Quise hacer un viaje a la memoria. Conocía el Holocausto a través de libros, filmes, relatos contados entre lágrimas y a escondidas. Esa necesidad me llevó a Polonia. Y allí comenzó un viaje que cualquier persona debiera hacer una vez en la vida.
Es caminar la historia. Conocer un horror que no alcanza a plasmarse en una hoja de papel. Recordar Majdanek me provoca un impacto y un dolor que me acompañarán hasta el último día. Igual que recorrer los senderos pedregosos que alguna vez fueron aplanados por hombres y mujeres en días de horas eternas, luchando contra el hambre, el frío, las enfermedades y el terror. Esos mismos que eran enviados a un "baño de desinfección".
Todo está intacto aún, todo a la vista de aquellos que practican un negacionismo necio y soberbio.
Mis ojos y mis manos todavía sienten la textura de esos zapatitos de niños que con tanto respeto acaricié en Majdanek. Recé oraciones pensando en esos niños, en esos juegos con esos zapatos que hoy quedan allí como llorando una ausencia que no es un dolor sólo para el pueblo judío, sino un dolor para toda la humanidad.
Muy cerca de allí, un pueblo celebra Corpus Christi. Escucho claramente las oraciones, las canciones, los rezos… y pienso que hasta Dios tiene poderes limitados.
Errores y horrores. Caminé la historia, recorrí el horror y conocí lo que puede hacer el hombre y lo que como humanidad podemos repetir si no contamos que esto sucedió.

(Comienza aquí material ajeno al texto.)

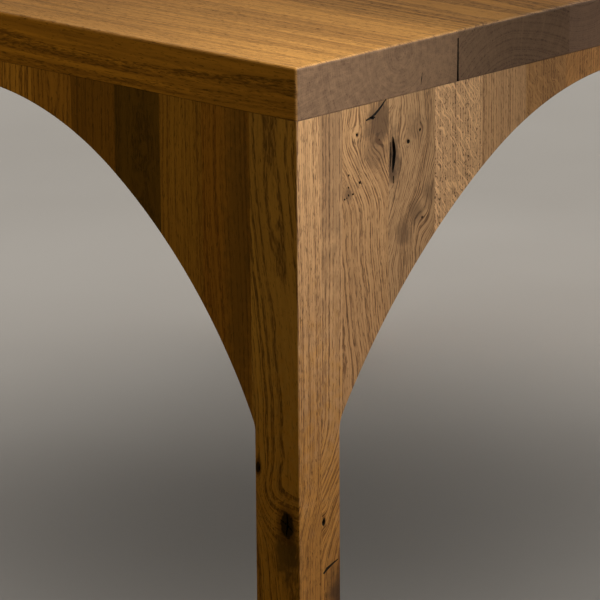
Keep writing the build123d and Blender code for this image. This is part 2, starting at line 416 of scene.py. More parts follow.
def knot(place, across, wide, long, reach):
    """A knot on a face, as wide and long as this, that parts the grain so many times as far out."""
    return {"Place": place, "Across": across, "Wide": wide, "Long": long, "Reach": reach}


def stain_and_light_spot(place, size, strength):
    """A soft spot about a place, with its half size along X, Y and Z: a stain, and also
    painted warm light.
    """
    return {"Place": place, "Size": size, "Strength": strength}


def strongest(wires):
    """The greatest of some values, or 0 where there are none."""
    if not wires:
        return 0.0
    found, *others = wires
    for wire in others:
        found = found.math("MAXIMUM", found, wire)
    return found


def oak(name, grain, pith, seed, light, dark, ring=0.0034, line=1.0, wave=0.018, burl=0.0,
        fleck=0.0, streak=0.5, pores=1.0, bends=(), knots=(), stains=(), ambers=()):
    """One board's finish: its grain direction, a point on its pith line, and its own figure."""
    material, shader, start = new_finish(name)
    here = start.add("ShaderNodeTexCoord", out="Object")
    direction = AXES[grain]

    def spots(given):
        found = [start.add("ShaderNodeGroup", STAIN_AND_LIGHT_SPOT, Vector=here, **sockets) for sockets in given]
        return strongest(found)

    place = here
    cores = []
    for sockets in knots:
        place = start.add("ShaderNodeGroup", KNOT, Vector=place, Along=direction, **sockets)
        cores.append(place.output("Near"))
    for sockets in bends:
        place = start.add("ShaderNodeGroup", BEND, Vector=place, Along=direction, **sockets)
    centred = start.vector("SUBTRACT", place, pith)
    turned = start.add("ShaderNodeMapping", Vector=centred, Rotation=GRAIN_TURN[grain])
    normal = start.add("ShaderNodeNewGeometry", out="Normal")
    end = start.vector("DOT_PRODUCT", normal, direction, out="Value")
    end = start.math("ABSOLUTE", end).rise(0.55, 0.95)
    sockets = {"Vector": turned, "Seed": seed, "Ring": ring, "Line": line, "Wave": wave}
    sockets |= {"Burl": burl, "Fleck": fleck, "Streak": streak, "Pores": pores, "End": end}
    sockets |= {"Knot": strongest(cores), "Stain": spots(stains), "Warm": spots(ambers)}
    sockets |= {"Light": light, "Dark": dark}
    wood = start.add("ShaderNodeGroup", OAK, out="Colour", **sockets)
    bump = start.add("ShaderNodeBump", Height=wood.output("Height"), **RELIEF)
    wood.feed(shader.inputs["Base Color"])
    wood.output("Roughness").feed(shader.inputs["Roughness"])
    bump.feed(shader.inputs["Normal"])
    shader.inputs["Specular IOR Level"].default_value = SHEEN
    return material


# ---------------------------------------------------------------- arches and boards


class Arch:
    """The opening of a side, in X along the side from its middle and Z up."""

    def __init__(self, half, radius, past_middle, below_top):
        rise = below_top - CROWN
        self.radius = radius
        self.centre = (past_middle, UNDERSIDE - below_top)
        self.crown_radius = (radius**2 - past_middle**2 - rise**2) / (2 * (radius - rise))
        self.crown_z = UNDERSIDE - CROWN - self.crown_radius
        lift = self.crown_z - self.centre[1]
        self.joint = past_middle - radius * past_middle / hypot(past_middle, lift)
        self.round_x = SPRING_ROUND - (half - LEG)
        reach = radius - SPRING_ROUND
        self.round_z = self.centre[1] + sqrt(reach**2 - (self.round_x - past_middle) ** 2)
        share = radius / reach
        self.round_end = past_middle + (self.round_x - past_middle) * share
        self.round_top = self.centre[1] + (self.round_z - self.centre[1]) * share

    def height(self, x):
        """Height of the wood over a place along the side."""
        x = -abs(x)
        if x > self.joint:
            return self.crown_z + sqrt(self.crown_radius**2 - x**2)
        if x > self.round_end:
            return self.centre[1] + sqrt(self.radius**2 - (x - self.centre[0]) ** 2)
        return self.round_z + sqrt(max(SPRING_ROUND**2 - (x - self.round_x) ** 2, 0.0))

    def width_at(self, z, half, post):
        """How wide a post is at a height: its leg below the arch, then out to its whole width."""
        if z <= self.round_z:
            return LEG
        if z < self.round_top:
            x = self.round_x - sqrt(SPRING_ROUND**2 - (z - self.round_z) ** 2)
        else:
            x = self.centre[0] - sqrt(self.radius**2 - (z - self.centre[1]) ** 2)
        return min(x + half, post)


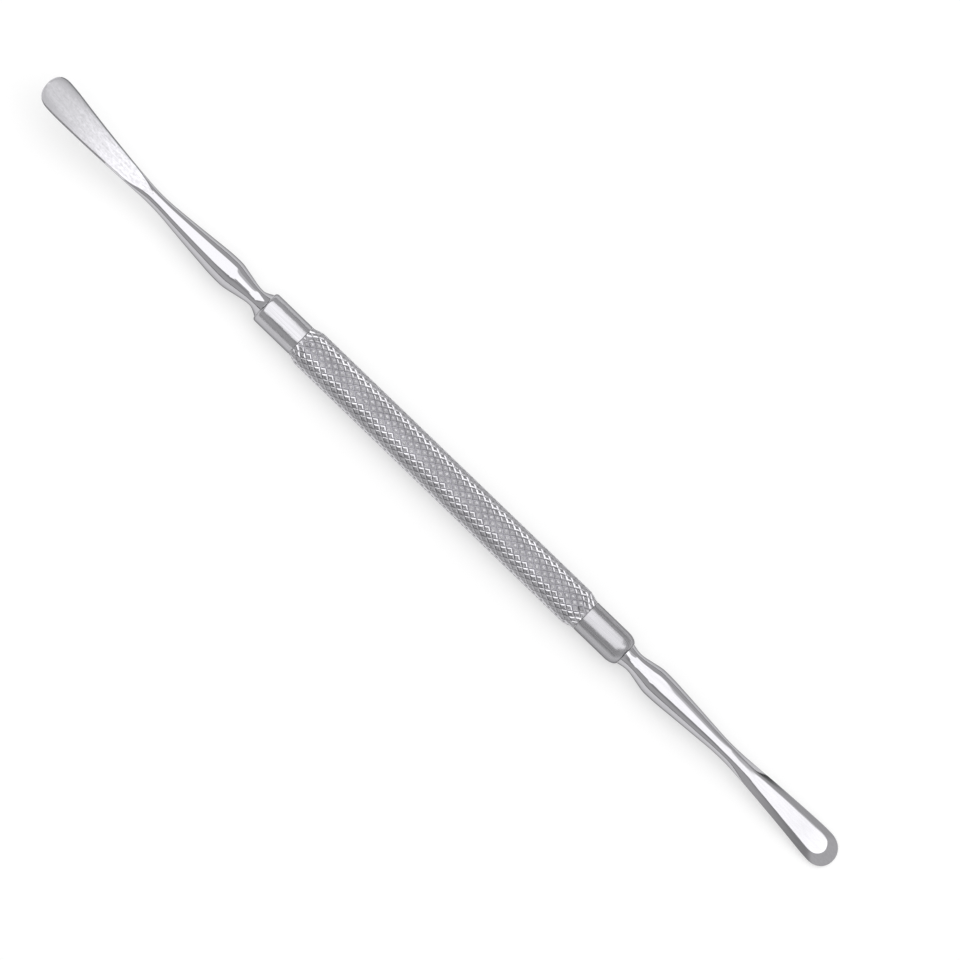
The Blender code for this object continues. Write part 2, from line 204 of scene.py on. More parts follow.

Cuando se nos habla de "campos de concentración" o "de exterminio", hablamos de verdaderas fábricas de muerte, consecuencia de un proceso. Comenzó con la intolerancia, siguió con la persecución a los diferentes, luego se los encerró en guetos para no verlos. Pero eso no bastó. Era necesario avanzar en ese plan siniestro. Y el mundo calló, los poderes callaron.
Entrar en Auschwitz es abrir la página más negra de la historia de la humanidad. El dolor atraviesa el corazón. Cada ladrillo parece gritar: "Miren, cuenten a sus hijos, recuerden o todo volverá a pasar".
En Birkenau, la industrialización de la muerte tenía una organización perfecta. Tren, vagones, baño de desinfección, gas, fosas donde se los enterraba si la cantidad excedía la capacidad de los hornos crematorios: 2.500 personas cada hora, por cada horno.
Pueblos arrasados, fosas comunes, cementerios ultrajados. Recorrí lugares que alguna vez fueron orfanatos, centros de niños discapacitados. Todos ellos fueron asesinados en Auschwitz. Regresé diferente, activista de una causa, de una misión: contar. Que la humanidad sepa lo que pasó. Podremos explicar de muchas maneras, pero Auschwitz nunca se podrá entender.
Allí murieron 1,5 millón de hombres, mujeres, niños. Gitanos, húngaros, judíos, polacos. Cuando se habla de Auschwitz, se siente la necesidad de gritar. Pero ese grito también debe servir para luchar por la construcción de una sociedad basada en la tolerancia, en el respeto, en la certeza de que, si olvidamos, puede volver a suceder.
Seamos adictos a la memoria, que la shoá (Holocausto) sea una advertencia, una señal que la humanidad lleve como un estandarte.